Job 36:11 If they obey and serve him, they shall spend their days in prosperity, and their years in pleasures.
The problem that the Book of Job wrestles with is whether or not piety brings material prosperity and earthly pleasure. The book gives the lie to that conventional wisdom. The answer is a resounding NO! There is no direct cause and effect correlation between the two. However, Elihu is still pressing the point, implicitly accusing Job of not obeying and serving the Lord. Since Job is suffering such great loss it must be that he has not repented of his sins. In the end Job got it right and the friends did not speak what was right about God.
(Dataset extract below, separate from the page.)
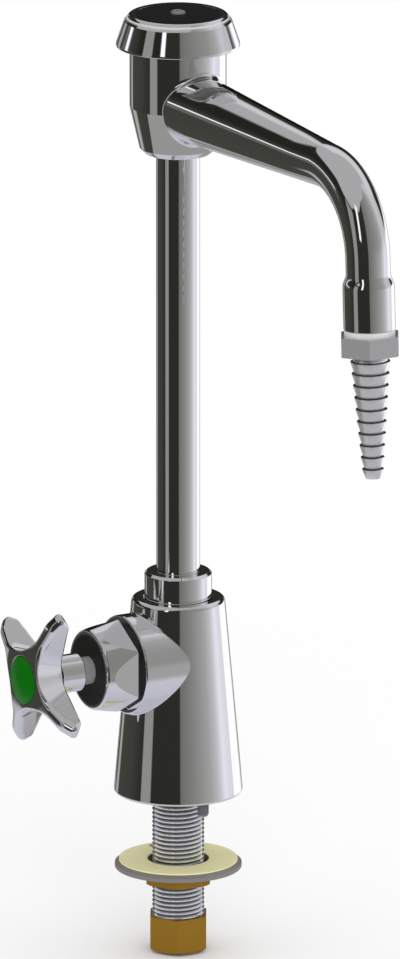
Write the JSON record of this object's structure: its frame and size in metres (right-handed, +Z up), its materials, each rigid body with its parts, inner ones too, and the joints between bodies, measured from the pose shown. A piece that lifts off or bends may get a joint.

Meanwhile, the conditional promise Elihu speaks of here is still true spiritually and eternally. If we could and would obey God, then we will have prosperity and pleasures. We can’t and we don’t. But Jesus obeyed the Father for us, living a righteous life and dying an innocent death. He gives us His life and death by grace and we receive it by faith. Therefore, we enjoy spiritual prosperity and eternal pleasures now and forevermore.
When we believe this Gospel Promise we wallow in the riches of His glory from which God will supply every need of ours, and we revel in the spiritual pleasures of the Kingdom of God. This prosperity and pleasure is not fleeting, as the world’s wealth and thrills are, but deep, abiding, and eternal.